| Just Plain Wrong: Reason 1: Generative Design is a horrible basis for building UIs. GD requires a well understood model of how the design needs to operate and be built (ie, physics + specifications + machine tool kinematics). We don't have a physics of UI design. GD makes weird, ugly stuff. Reason 2: Do you not remember how awful Clippy was? See: https://en.wikipedia.org/wiki/Office_Assistant TLDR Extract: The program was widely reviled among users as intrusive and annoying,[22][23] and was criticized even within Microsoft... Smithsonian Magazine called Clippit "one of the worst software design blunders in the annals of computing". Reason 3: Also brought to you by Microsoft: the UI Hell of Adaptive Menus in Office 2000. See: https://blogs.msdn.microsoft.com/jensenh/2005/10/10/combatin... TLDR Extract: Adaptive Menus were not successful.
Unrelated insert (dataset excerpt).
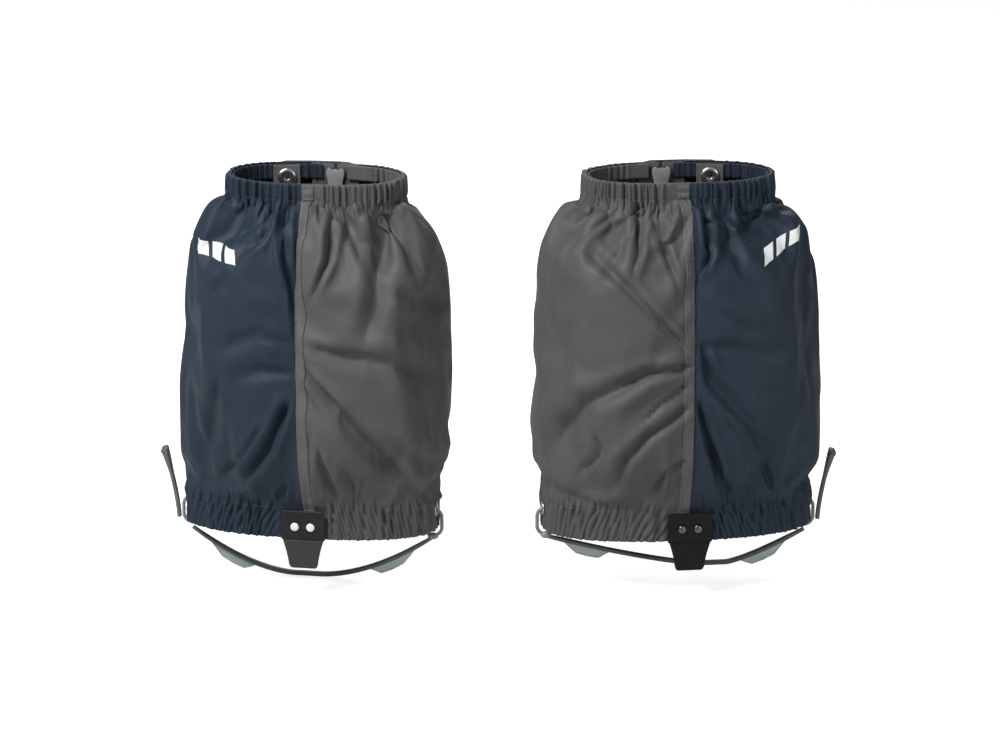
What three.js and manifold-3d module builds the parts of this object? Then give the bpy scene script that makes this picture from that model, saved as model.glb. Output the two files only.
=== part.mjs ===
// A pair of short hiking gaiters, standing open as they do round a boot and ankle.
// Millimetres, +Z up, -Y to the wearer's front. The origin lies midway between the two gaiters,
// at the level of their bottom edges. Each gaiter is built in its own frame with the outer side of
// the leg at -X and its bottom edge at Z = 0, then turned and, for the left leg, mirrored.
import * as THREE from 'three';
import { mergeVertices } from 'three/addons/utils/BufferGeometryUtils.js';
import Module from 'manifold-3d';

const wasm = await Module();
wasm.setup();
const { lerp, degToRad, smoothstep } = THREE.MathUtils;

// The pair
const SPACING = 234;
const HEIGHT = 234;
const BELLY_HEIGHT = 90;
const BOTTOM_HEM = 21;
const TOP_HEM = 11;
const ROUNDNESS = 2.4;

// Half widths and half depths, how the shoulder under the top hem is rounded, how far the bottom
// leans to the outer side, the toe-out turn, and where the instep strap hangs lowest.
const RIGHT_FORM = {
  hem: [82.5, 37], belly: [88.5, 46], band: [56.5, 33.5],
  shoulder: [3.3, 0.625], lean: 5, toeOut: 10, strapLow: [-8, -36], strapSlack: 1.75,
};
const LEFT_FORM = {
  hem: [87.5, 41], belly: [93.5, 48], band: [60.5, 33.5],
  shoulder: [2.6, 0.376], lean: 0, toeOut: 7, strapLow: [-25, -29], strapSlack: 1.3,
};

// Cloth plies, from the outer face inwards, with the gap between one ply and the next
const PLY_GAP = 0.3;
const PANEL = 1.2;
const ELASTIC = 1;
const FACING = 0.8;
const TAPE = 0.7;
const SEAM_TAPE = 0.6;
const TOP_ELASTIC_WIDTH = 8;
const BOTTOM_ELASTIC_WIDTH = 5.5;
const ELASTIC_INSET = 1.5;
const FRONT_SEAM_X = -2;
const SEAM_TAPE_WIDTH = 8;

// Zip, its slider and its puller
const ZIP_X = 6;
const ZIP_SLOT = 7.2;
const ZIP_TAPE_WIDTH = 16;
const COIL_WIDTH = 2.2;
const COIL_THICK = 2.1;
const CHAIN_GAP = 1.8;
const STOP_HEIGHT = 3.4;
const STOP_Z = 2.6;
const SLIDER_LENGTH = 13;
const SLIDER_WIDTH = 10;
const SLIDER_PLATE = 1.2;
const SLIDER_BELOW_TOP = 4;
const PULLER_LENGTH = 26;
const PULLER_THICK = 1;
const FACING_FROM_ZIP = 8.5;

// Closing tab and press stud
const TAB_HEIGHT = 9.5;
const TAB_THICK = 1;
const TAB_ROOT_FROM_ZIP = 12;
const STUD_X = -26.5;
const STUD_BELOW_TOP = 9.5;
const STUD_RADIUS = 5.2;
const STUD_SEAT = 0.7;
const SOCKET_RADIUS = 5.5;
const CAP_RADIUS = 6.2;
const RING_RADIUS = 6.1;
const RING_HOLE = 1.5;
const PADDLE_RADIUS = 8;
const TAB_RISE = 4.3;
const STUD_PATCH = [18, 17.5];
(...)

In my opinion, they actually add
complexity to the interface...Auto-customization, unless it does a perfect job, is usually worse than no customization at all. |
If you visit booking.com it's unlikely you'll ever see the same website twice. It's because their product team does continuous design and A/B testing, trying to come up with the best one-size-fits-all solution. If this loop of designing and testing were to be automated, UIs could be designed based on individual user data rather than aggregate.